2024년 6월 17일
Regularizing Hidden States Enables Learning Generalizable Reward Model for LLMs
(Rui Yang, Ruomeng Ding, Yong Lin, Huan Zhang, Tong Zhang)
Reward models trained on human preference data have been proven to be effective for aligning Large Language Models (LLMs) with human intent within the reinforcement learning from human feedback (RLHF) framework. However, the generalization capabilities of current reward models to unseen prompts and responses are limited. This limitation can lead to an unexpected phenomenon known as reward over-optimization, where excessive optimization of rewards results in a decline in actual performance. While previous research has advocated for constraining policy optimization, our study proposes a novel approach to enhance the reward model's generalization ability against distribution shifts by regularizing the hidden states. Specifically, we retain the base model's language model head and incorporate a suite of text-generation losses to preserve the hidden states' text generation capabilities, while concurrently learning a reward head behind the same hidden states. Our experimental results demonstrate that the introduced regularization technique markedly improves the accuracy of learned reward models across a variety of out-of-distribution (OOD) tasks and effectively alleviate the over-optimization issue in RLHF, offering a more reliable and robust preference learning paradigm.

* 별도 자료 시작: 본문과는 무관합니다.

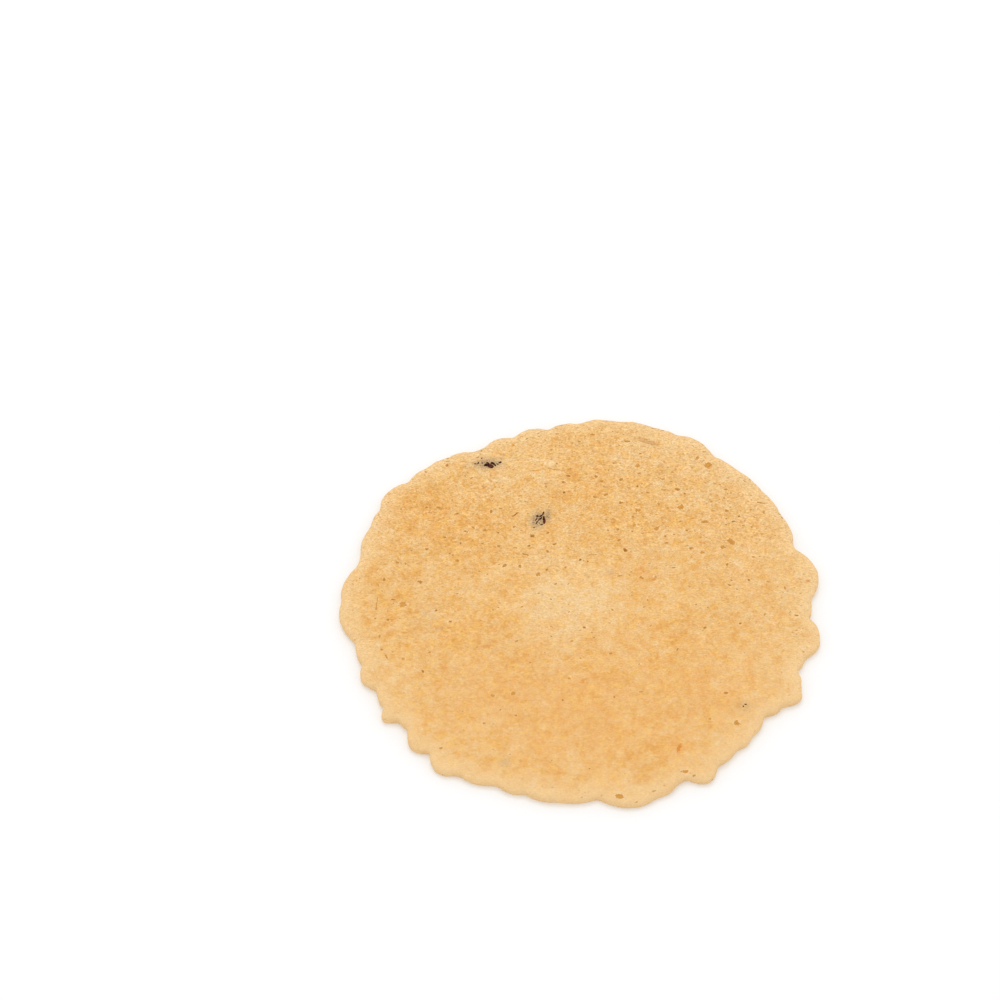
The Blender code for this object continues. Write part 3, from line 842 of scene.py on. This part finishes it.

Reward Model 학습 과정에서 LM 헤드를 사용해 Autoregressive Loss를 추가시키면 좋다는 결과. Anthropic (https://arxiv.org/abs/2112.00861) 에서도 비슷한 트릭을 사용했었죠. Preference 데이터의 규모가 커지고 있다는 것을 고려하면 Reward Model에도 프리트레이닝 Loss 같은 요소가 필요할 것 같긴 합니다.
#reward-model
Sycophancy to Subterfuge: Investigating Reward-Tampering in Large Language Models
(Carson Denison, Monte MacDiarmid, Fazl Barez, David Duvenaud, Shauna Kravec, Samuel Marks, Nicholas Schiefer, Ryan Soklaski, Alex Tamkin, Jared Kaplan, Buck Shlegeris, Samuel R. Bowman, Ethan Perez, Evan Hubinger)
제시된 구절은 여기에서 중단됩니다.